» What you have to do: Set down every record once more, exactly as given.
↓
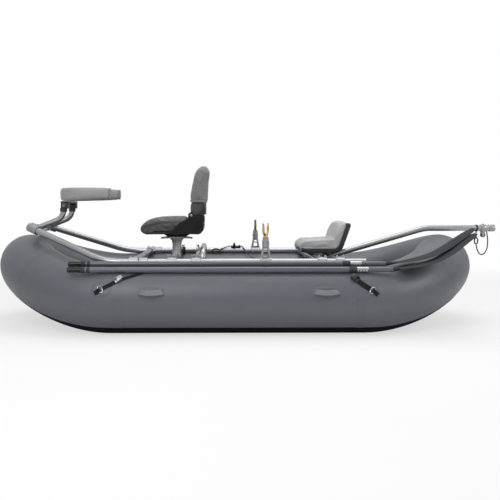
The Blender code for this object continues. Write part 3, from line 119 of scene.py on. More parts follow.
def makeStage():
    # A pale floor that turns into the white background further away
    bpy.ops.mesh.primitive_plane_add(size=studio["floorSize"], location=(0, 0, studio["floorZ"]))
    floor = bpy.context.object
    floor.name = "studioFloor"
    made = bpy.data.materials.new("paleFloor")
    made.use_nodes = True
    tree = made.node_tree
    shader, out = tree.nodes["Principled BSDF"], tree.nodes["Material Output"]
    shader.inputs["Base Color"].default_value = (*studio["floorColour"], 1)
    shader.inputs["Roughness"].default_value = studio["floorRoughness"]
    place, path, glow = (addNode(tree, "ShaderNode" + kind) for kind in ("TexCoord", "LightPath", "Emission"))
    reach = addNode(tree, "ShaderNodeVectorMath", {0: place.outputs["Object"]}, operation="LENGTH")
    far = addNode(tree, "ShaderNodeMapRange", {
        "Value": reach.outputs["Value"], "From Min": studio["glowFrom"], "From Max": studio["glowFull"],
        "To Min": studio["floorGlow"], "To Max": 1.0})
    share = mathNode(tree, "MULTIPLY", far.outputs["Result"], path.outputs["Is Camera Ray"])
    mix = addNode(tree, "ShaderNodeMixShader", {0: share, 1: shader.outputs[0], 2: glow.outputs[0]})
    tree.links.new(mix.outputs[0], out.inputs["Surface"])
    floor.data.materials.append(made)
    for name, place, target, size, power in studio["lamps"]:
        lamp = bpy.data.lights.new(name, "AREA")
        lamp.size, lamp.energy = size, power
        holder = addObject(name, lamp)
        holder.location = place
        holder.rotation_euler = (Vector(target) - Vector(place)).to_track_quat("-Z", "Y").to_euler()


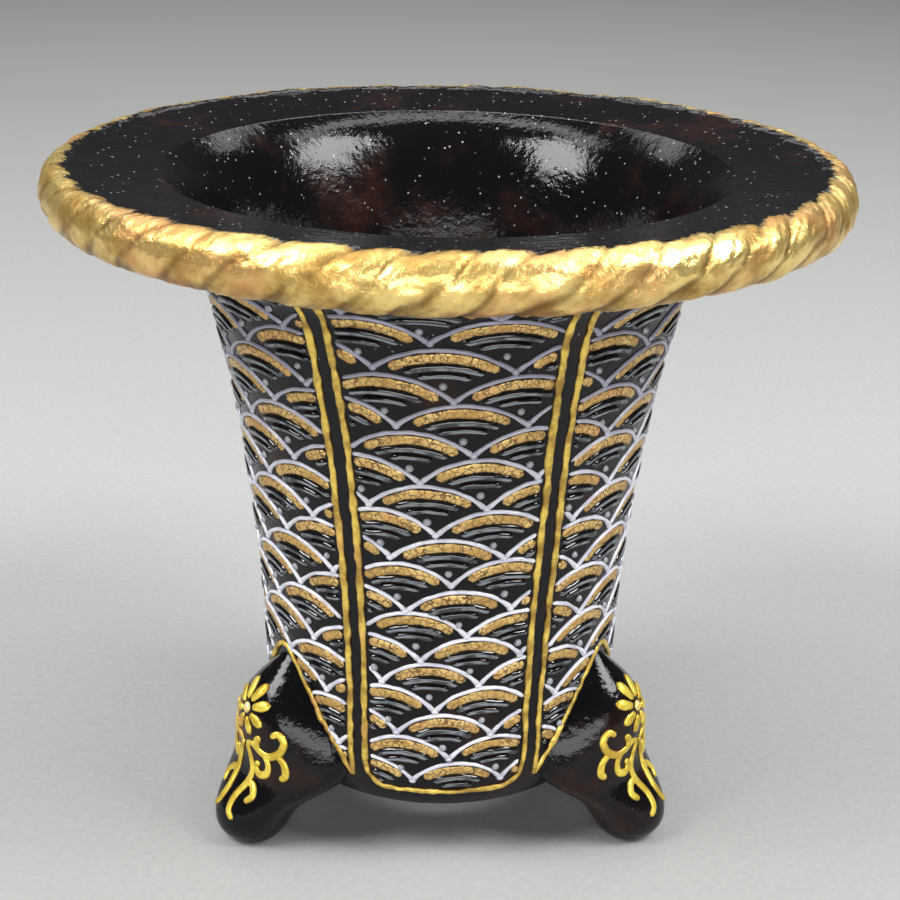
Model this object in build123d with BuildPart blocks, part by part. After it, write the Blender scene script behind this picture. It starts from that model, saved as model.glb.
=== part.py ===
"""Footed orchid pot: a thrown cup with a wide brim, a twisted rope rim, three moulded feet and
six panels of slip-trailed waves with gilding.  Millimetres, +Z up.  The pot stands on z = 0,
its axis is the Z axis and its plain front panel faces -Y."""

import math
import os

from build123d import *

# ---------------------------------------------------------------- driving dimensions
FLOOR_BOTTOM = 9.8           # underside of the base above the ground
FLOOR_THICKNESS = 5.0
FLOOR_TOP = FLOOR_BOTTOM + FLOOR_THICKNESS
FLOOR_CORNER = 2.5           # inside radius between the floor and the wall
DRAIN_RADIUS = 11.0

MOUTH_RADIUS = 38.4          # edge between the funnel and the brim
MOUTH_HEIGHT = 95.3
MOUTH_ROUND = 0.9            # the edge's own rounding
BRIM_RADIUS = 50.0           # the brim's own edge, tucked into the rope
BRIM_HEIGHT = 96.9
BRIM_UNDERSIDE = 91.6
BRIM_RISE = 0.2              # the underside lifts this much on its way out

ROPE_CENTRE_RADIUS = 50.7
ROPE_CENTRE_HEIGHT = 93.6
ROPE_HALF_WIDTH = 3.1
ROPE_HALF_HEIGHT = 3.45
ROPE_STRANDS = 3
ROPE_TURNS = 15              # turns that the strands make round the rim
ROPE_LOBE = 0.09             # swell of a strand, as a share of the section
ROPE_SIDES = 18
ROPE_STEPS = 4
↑
» Response to the task:
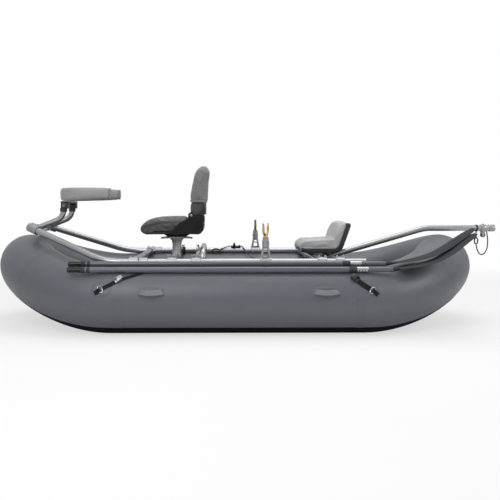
The Blender code for this object continues. Write part 3, from line 119 of scene.py on. More parts follow.
def makeStage():
    # A pale floor that turns into the white background further away
    bpy.ops.mesh.primitive_plane_add(size=studio["floorSize"], location=(0, 0, studio["floorZ"]))
    floor = bpy.context.object
    floor.name = "studioFloor"
    made = bpy.data.materials.new("paleFloor")
    made.use_nodes = True
    tree = made.node_tree
    shader, out = tree.nodes["Principled BSDF"], tree.nodes["Material Output"]
    shader.inputs["Base Color"].default_value = (*studio["floorColour"], 1)
    shader.inputs["Roughness"].default_value = studio["floorRoughness"]
    place, path, glow = (addNode(tree, "ShaderNode" + kind) for kind in ("TexCoord", "LightPath", "Emission"))
    reach = addNode(tree, "ShaderNodeVectorMath", {0: place.outputs["Object"]}, operation="LENGTH")
    far = addNode(tree, "ShaderNodeMapRange", {
        "Value": reach.outputs["Value"], "From Min": studio["glowFrom"], "From Max": studio["glowFull"],
        "To Min": studio["floorGlow"], "To Max": 1.0})
    share = mathNode(tree, "MULTIPLY", far.outputs["Result"], path.outputs["Is Camera Ray"])
    mix = addNode(tree, "ShaderNodeMixShader", {0: share, 1: shader.outputs[0], 2: glow.outputs[0]})
    tree.links.new(mix.outputs[0], out.inputs["Surface"])
    floor.data.materials.append(made)
    for name, place, target, size, power in studio["lamps"]:
        lamp = bpy.data.lights.new(name, "AREA")
        lamp.size, lamp.energy = size, power
        holder = addObject(name, lamp)
        holder.location = place
        holder.rotation_euler = (Vector(target) - Vector(place)).to_track_quat("-Z", "Y").to_euler()


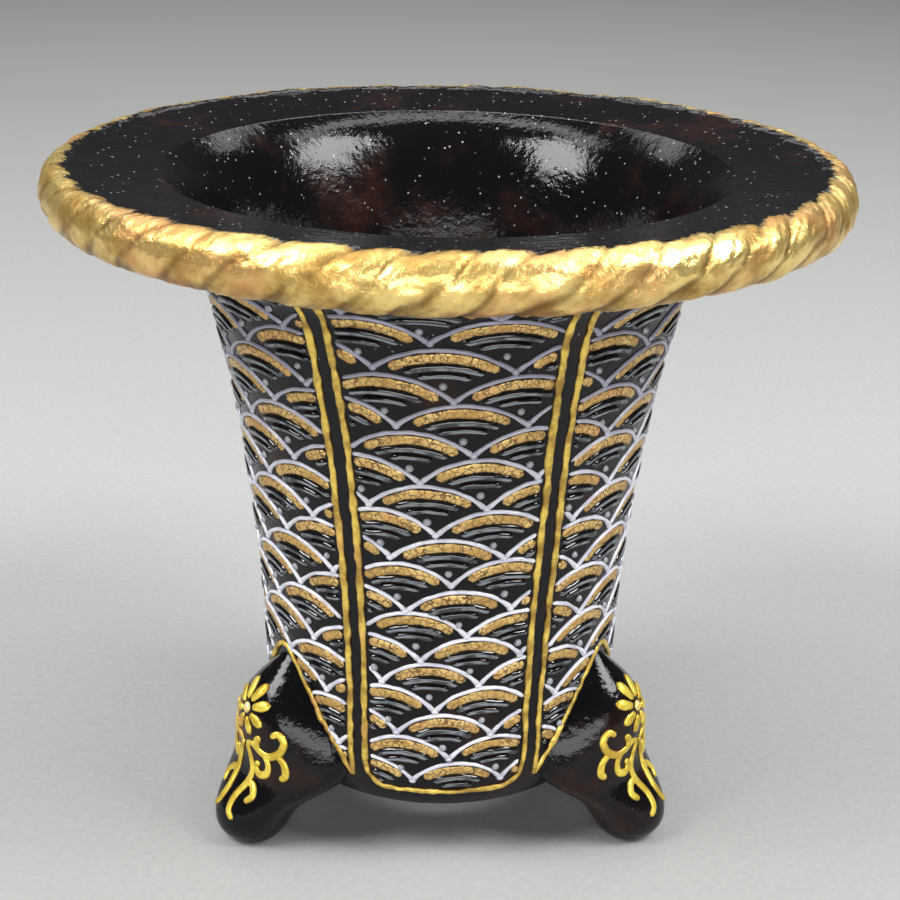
Model this object in build123d with BuildPart blocks, part by part. After it, write the Blender scene script behind this picture. It starts from that model, saved as model.glb.
=== part.py ===
"""Footed orchid pot: a thrown cup with a wide brim, a twisted rope rim, three moulded feet and
six panels of slip-trailed waves with gilding.  Millimetres, +Z up.  The pot stands on z = 0,
its axis is the Z axis and its plain front panel faces -Y."""

import math
import os

from build123d import *

# ---------------------------------------------------------------- driving dimensions
FLOOR_BOTTOM = 9.8           # underside of the base above the ground
FLOOR_THICKNESS = 5.0
FLOOR_TOP = FLOOR_BOTTOM + FLOOR_THICKNESS
FLOOR_CORNER = 2.5           # inside radius between the floor and the wall
DRAIN_RADIUS = 11.0

MOUTH_RADIUS = 38.4          # edge between the funnel and the brim
MOUTH_HEIGHT = 95.3
MOUTH_ROUND = 0.9            # the edge's own rounding
BRIM_RADIUS = 50.0           # the brim's own edge, tucked into the rope
BRIM_HEIGHT = 96.9
BRIM_UNDERSIDE = 91.6
BRIM_RISE = 0.2              # the underside lifts this much on its way out

ROPE_CENTRE_RADIUS = 50.7
ROPE_CENTRE_HEIGHT = 93.6
ROPE_HALF_WIDTH = 3.1
ROPE_HALF_HEIGHT = 3.45
ROPE_STRANDS = 3
ROPE_TURNS = 15              # turns that the strands make round the rim
ROPE_LOBE = 0.09             # swell of a strand, as a share of the section
ROPE_SIDES = 18
ROPE_STEPS = 4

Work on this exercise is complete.